Listing:
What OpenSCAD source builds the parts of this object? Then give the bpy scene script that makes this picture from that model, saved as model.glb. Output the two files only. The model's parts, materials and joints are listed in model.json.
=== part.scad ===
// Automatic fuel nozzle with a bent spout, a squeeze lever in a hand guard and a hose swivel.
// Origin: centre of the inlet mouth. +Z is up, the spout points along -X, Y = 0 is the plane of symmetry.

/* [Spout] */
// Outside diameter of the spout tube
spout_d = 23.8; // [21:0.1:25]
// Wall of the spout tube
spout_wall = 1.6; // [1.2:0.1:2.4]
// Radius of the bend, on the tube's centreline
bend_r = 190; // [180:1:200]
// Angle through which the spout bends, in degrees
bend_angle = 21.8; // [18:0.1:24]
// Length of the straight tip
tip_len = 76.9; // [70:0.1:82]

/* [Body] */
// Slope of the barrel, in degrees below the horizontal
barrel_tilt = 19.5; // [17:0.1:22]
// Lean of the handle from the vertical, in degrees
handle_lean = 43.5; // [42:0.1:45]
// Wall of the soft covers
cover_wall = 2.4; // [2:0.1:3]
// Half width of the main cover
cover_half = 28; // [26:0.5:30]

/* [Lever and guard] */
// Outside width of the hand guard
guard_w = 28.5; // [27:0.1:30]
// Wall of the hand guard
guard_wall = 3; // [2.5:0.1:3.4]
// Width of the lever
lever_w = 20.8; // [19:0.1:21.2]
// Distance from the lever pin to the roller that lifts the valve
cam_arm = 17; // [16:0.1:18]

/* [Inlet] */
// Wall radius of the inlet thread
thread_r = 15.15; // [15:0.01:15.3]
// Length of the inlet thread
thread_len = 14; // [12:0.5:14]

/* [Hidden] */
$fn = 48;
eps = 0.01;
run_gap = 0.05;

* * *

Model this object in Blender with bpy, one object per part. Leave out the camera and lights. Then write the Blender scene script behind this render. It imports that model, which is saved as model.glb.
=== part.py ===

The request: From the listing above, collect every line that mentions the word "with".

Written answer:
// Automatic fuel nozzle with a bent spout, a squeeze lever in a hand guard and a hose swivel.
Model this object in Blender with bpy, one object per part. Leave out the camera and lights. Then write the Blender scene script behind this render. It imports that model, which is saved as model.glb.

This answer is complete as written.